Keith Bradford said:


> I don't know where people get the idea that this is not a common expression.


Maybe from here.  Of course, it only shows that the expression is not common in books.


----------



## Keith Bradford

I see where you're coming from (though I was talking only yesterday to my wife about _antidisestablishmentarianism_).  My point was that _okey-dokey_ is more common nowadays than in the past, contrary to what people tried to maintain in posts 13 and 24.


----------



## Myridon

srk said:


> Maybe from here.  Of course, it only shows that the expression is not common in books.


Keep in mind there's more than one way to spell it.  There's also okely-dokely (however that's spelled) from The Simpsons.  That should be in a book and I can't find it at all.


----------



## JonRT

srk said:


> Maybe from here.  Of course, it only shows that the expression is not common in books.


I don’t remembering ever seeing it in books, but in colloquial conversation it seems to be quite common - at least, in these parts.


----------



## srk

Myridon said:


> Keep in mind there's more than one way to spell it.



I did have that in mind.  The hyphen requires some extra effort.  Here's a template for experimentation: Ngrams

You may be right about *a* book for The Simpsons version:  Book Search


----------



## Roxxxannne

I hear okey-doke or okey-dokey very often.


----------



## Loob

I can't remember the last time I heard (still less _said) _okey-dokey.


----------



## heypresto

It's more common than 'righty-ho' and 'right you are', but less common, sadly, than 'like, I'm so on it.'


----------



## stinson

Okey-dokey in its most common usage is an interjection meaning, "Yes, I heard you, and I agree (or will comply.)"

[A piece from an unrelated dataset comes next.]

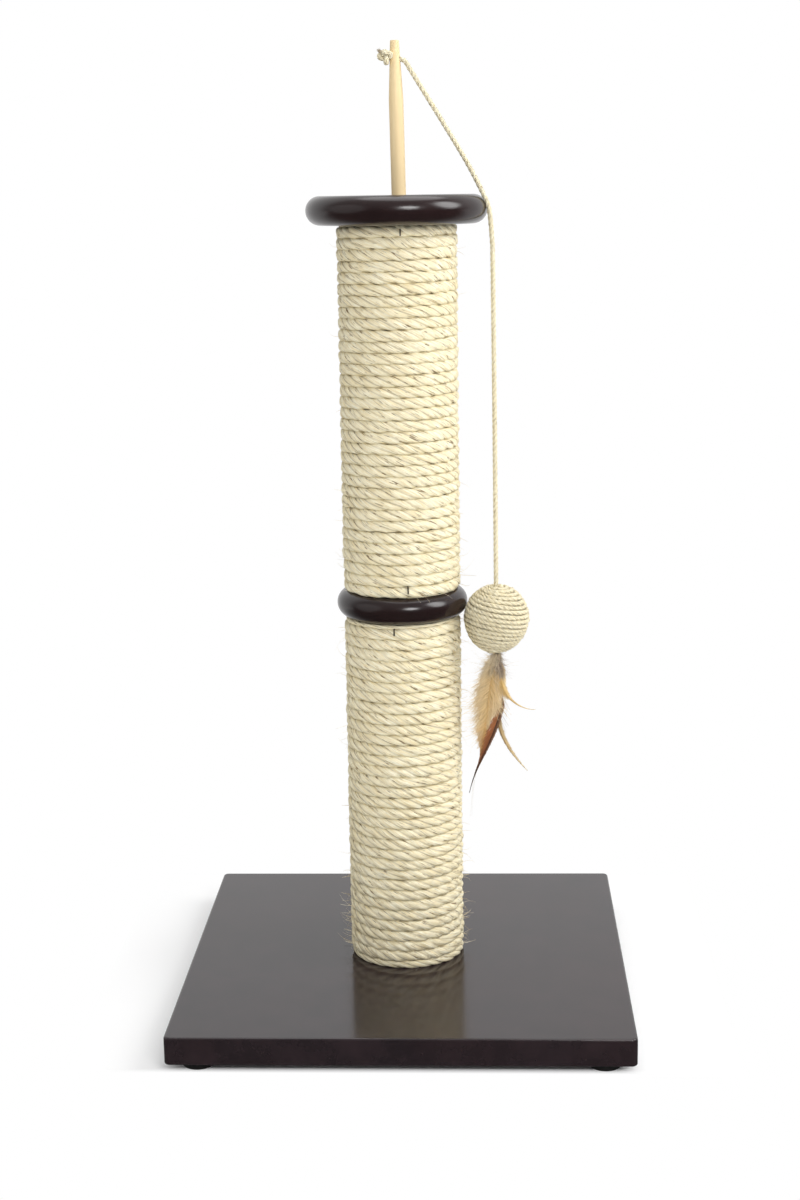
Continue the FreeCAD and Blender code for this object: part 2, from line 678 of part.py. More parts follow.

In New Jersey it is used as a noun, a term of derision. It describes deflection, a non-answer.  It reflects the deceptively happy tone of a response that fails to address the subject of a question.

"I asked her when the product would be delivered."

"She gave me the okey-dokey."


----------



## pob14

I’ve _never_ heard it in the wild, except when my kids were in preschool and were taught the aforementioned “okey-dokey-artichokey.”


----------



## Roxxxannne

A friend of mine said "okey-dokey" to me about three hours ago.


----------



## heypresto

And then there's Ned Flanders:


----------



## kentix

I've heard it here and there over the years.


----------



## Roxxxannne

Okely-dokely (#43) is totally different.


----------